Prim Gün Sayısını Dolduran Kıdem Tazminatı Alabilir - Şartları

1- Emeklilik Hakkı ve Kıdem Tazminatı
 
İşçinin hangi hallerde kıdem tazminatına hak kazanacağı şu yazımızda incelenmiştir. 1475 sayılı İş Kanunu’nun 14/1-5 bendi uyarınca, emeklilik yaşı hariç prim gün sayısı ve sigortalılık süresi dolan işçi; yaş bekleme amacıyla iş sözleşmesini kıdem tazminatına hak kazanacak biçimde sonlandırabilir. Uygulamada işverenler tarafından; işçinin kıdem tazminatına hak kazandığına ilişkin Sosyal Güvenlik Kurumu’ndan alınmış bir belge talep edilmektedir.
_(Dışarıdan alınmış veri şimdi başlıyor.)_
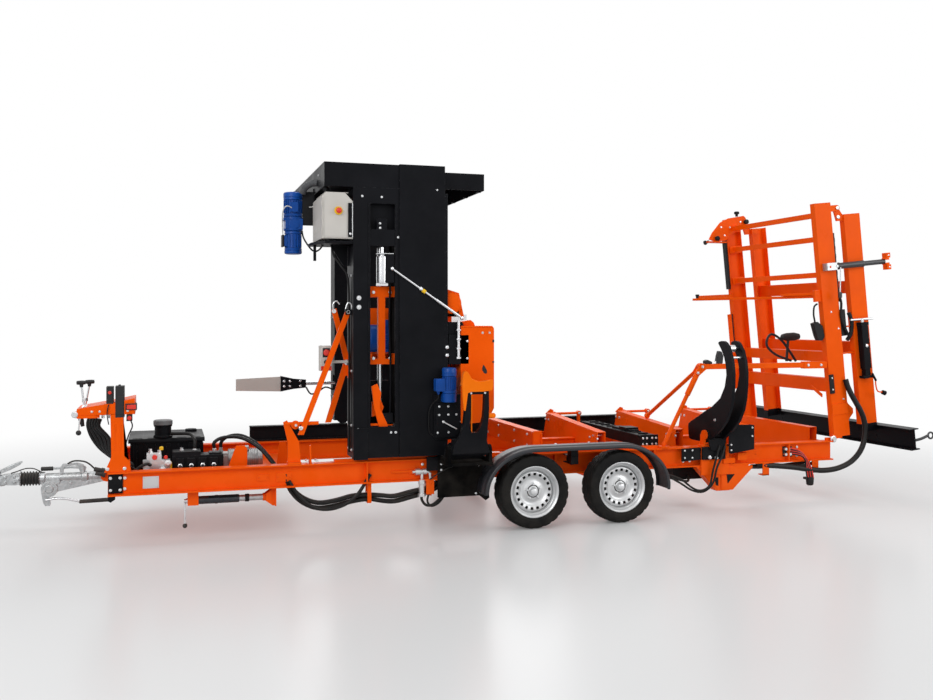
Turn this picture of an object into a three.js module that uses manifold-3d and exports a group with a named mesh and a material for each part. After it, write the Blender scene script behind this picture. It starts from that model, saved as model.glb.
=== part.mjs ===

Bu belge işçi tarafından rahatlıkla temin edilebiliyor ise de zaman zaman işçilerin bu prosedüre dikkate etmedikleri de bilinmektedir.
 
2- Emeklilik Gün Sayısı Nedeniyle İşten Ayrılmak İçin Kaç Gün Doldurmak Gerekir
 
2.1. Sigortalılık Başlangıç Tarihi 08.09.1999 Tarihinden Önce Olanlar
Sigortalılık başlangıç tarihi belirtilen tarihten, yani 08.09.1999 tarihinden önce olanlar, 3600 prim günü şartını ve 15 yıl sigortalılık şartını doldurmak kaydıyla “emeklilik nedeniyle / yaş bekleme amacıyla” iş sözleşmesini kıdem tazminatına hak kazanacak biçimde sonlandırabilir.
 
2.2. Sigortalılık Başlangıç Tarihi 08.09.1999 Tarihinden Sonra Olanlar
Sigortalılık başlangıç tarihi belirtilen tarihten, yani 08.09.1999 tarihinden sonra olanlar, 4500 prim günü şartını ve 25 yıl sigortalılık şartını doldurmak kaydıyla veya sigortalılık yılı şartına bakılmaksızın 7000 prim günü şartını yerine getirmek kaydıyla “emeklilik nedeniyle / yaş bekleme amacıyla” iş sözleşmesini kıdem tazminatına hak kazanacak biçimde sonlandırabilir.
 
2.3. Sigortalılık Başlangıç Tarihi 30.04.2008 Tarihinden Sonra Olanlar
Sigortalılık başlangıç tarihi belirtilen tarihten, yani 30.04.2008 tarihinden sonra olanlar, 5400 prim günü şartını ve 25 yıl sigortalılık şartını doldurmak kaydıyla “emeklilik nedeniyle / yaş bekleme amacıyla” iş sözleşmesini kıdem tazminatına hak kazanacak biçimde
 
3- Prim Gün Sayısını Dolduran İşçi Habersiz İşi Bırakırsa
 
Prim günü sayısını doldurma nedeniyle kıdem tazminatı hakkı kazanmasına rağmen ve hatta ilgili başvuruları da yapmış olmasına rağmen işveren ile birtakım anlaşmazlıklar olması nedeniyle ve keyfi olarak işi bir anda bırakan ve bir daha işyerine gitmeyen işçinin kıdem tazminatı hakkının kaybolup kaybolmayacağı konusu Yargıtay tarafından tartışılmaktadır. Güncel bir kararda, Yargıtay 9. Hukuk Dairesi emeklilik hakkı kazanan işçinin; emeklilik nedeniyle sözleşmeyi sonlandırmak yerine işi fiili olarak bırakması halinde kıdem tazminatının ödenmesi gerektiğine hükmetmiştir.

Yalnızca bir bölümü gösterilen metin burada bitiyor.